Biocomplexity

Living systems are governed by a complex network of molecular interactions involving hundreds of thousands of interacting elements: genes, proteins, enzymes, non-coding RNA, and other signaling molecules. These systems are finely tuned to produce precise biological effects, robust enough to tolerate intrinsic and extrinsic variability, and flexible enough to adapt to environmental changes. The complex interplay of these microscopic processes drives the emergence of macroscopic phenotypic properties at the cell and organism level, and aberrations in these systems can lead to disease.
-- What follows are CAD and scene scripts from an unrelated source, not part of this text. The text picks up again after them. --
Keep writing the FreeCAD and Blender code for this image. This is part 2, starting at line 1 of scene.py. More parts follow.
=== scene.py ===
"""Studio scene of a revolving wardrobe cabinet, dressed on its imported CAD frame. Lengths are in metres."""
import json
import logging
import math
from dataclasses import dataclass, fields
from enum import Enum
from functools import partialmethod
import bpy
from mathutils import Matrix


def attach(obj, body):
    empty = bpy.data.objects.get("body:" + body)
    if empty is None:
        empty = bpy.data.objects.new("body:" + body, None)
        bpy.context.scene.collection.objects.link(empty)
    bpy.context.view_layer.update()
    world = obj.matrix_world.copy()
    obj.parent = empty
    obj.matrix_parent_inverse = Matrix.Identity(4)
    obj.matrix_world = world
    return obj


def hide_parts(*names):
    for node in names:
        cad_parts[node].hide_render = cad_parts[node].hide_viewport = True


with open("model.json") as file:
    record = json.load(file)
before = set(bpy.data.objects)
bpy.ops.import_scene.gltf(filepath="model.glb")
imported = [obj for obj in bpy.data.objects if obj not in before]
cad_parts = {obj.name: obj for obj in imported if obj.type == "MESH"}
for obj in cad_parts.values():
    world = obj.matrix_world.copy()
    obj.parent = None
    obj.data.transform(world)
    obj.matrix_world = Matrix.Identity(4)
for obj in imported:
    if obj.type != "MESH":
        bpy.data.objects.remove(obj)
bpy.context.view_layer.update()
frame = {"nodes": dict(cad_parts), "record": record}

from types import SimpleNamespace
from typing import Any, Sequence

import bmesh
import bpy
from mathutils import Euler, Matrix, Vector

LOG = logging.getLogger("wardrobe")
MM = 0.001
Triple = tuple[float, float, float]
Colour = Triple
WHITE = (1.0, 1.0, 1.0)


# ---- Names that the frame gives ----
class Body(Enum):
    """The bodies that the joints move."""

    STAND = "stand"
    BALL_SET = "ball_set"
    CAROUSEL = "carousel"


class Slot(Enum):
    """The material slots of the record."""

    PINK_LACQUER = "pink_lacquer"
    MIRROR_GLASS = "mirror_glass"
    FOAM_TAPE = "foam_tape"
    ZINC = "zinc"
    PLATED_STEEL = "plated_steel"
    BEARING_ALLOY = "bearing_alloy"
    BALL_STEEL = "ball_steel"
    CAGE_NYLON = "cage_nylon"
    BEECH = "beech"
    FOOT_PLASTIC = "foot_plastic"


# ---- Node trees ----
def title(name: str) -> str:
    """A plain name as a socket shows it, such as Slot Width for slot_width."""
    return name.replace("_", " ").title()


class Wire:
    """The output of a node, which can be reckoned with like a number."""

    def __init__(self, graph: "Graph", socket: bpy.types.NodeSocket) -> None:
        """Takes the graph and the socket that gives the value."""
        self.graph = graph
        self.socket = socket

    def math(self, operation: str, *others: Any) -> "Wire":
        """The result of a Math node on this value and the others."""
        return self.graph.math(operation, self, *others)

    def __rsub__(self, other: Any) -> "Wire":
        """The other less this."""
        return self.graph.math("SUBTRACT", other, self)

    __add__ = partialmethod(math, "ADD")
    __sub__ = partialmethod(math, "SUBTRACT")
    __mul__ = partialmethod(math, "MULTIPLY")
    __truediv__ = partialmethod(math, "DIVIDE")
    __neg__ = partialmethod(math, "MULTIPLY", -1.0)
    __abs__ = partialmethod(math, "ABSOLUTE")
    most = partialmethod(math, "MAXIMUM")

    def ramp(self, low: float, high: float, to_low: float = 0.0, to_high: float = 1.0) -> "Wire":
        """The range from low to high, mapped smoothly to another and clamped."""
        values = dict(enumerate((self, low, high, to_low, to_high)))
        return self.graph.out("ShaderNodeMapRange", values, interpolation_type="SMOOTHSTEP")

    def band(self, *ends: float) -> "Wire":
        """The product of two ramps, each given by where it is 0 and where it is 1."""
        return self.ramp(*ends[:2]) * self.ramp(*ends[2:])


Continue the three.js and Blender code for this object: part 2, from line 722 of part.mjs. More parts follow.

Advances in high-throughput  “omic” technologies now provide an opportunity to investigate these processes in unprecedented molecular detail, but demand the development of sophisticated computational methods to address fundamental biological complexities:

Many highly variable, interacting components

Because complex phenotypes are driven by the action of molecular systems, rather than individual genes, methods reliant upon single–marker association statistics (such as enrichment analyses) are likely to miss multi–gene effects in which no individual gene achieves independent significance. Detecting these mechanisms requires methods that treat the pathway as a whole entity, rather than the “sum of its parts”.

Heterogeneous etiologies

The molecular diversity observed in phenotypically–similar samples (e.g., cancers) suggests that there are multiple paths to an outcome. Different sets of perturbations affecting a common system may ultimately yield similar phenotypes, and causative genes may be impacted in different ways (e.g. mutation, dysregulated expression, etc.) with similar effects. Without a common signal amongst case samples, gene–level analyses can miss important disease mechanisms.

Robustness and adaptation

Living systems are robust to variability, making it necessary to distinguish tolerated alterations from those that critically impact biological processes. Likewise, because living systems are adaptive, it is necessary to distinguish sets of alterations that are compensatory from those that have a cumulative deleterious effect.

Dynamical processes

While cell signaling is a dynamic process, in most cases high-throughput data comprises only a single static snapshot or sparse time series from which dynamics must be inferred.

Our research seeks to address these challenges through the development and application of novel high-throughput analysis methods designed to elucidate systems-level differences in the structure and function of biological interaction networks associated with disease.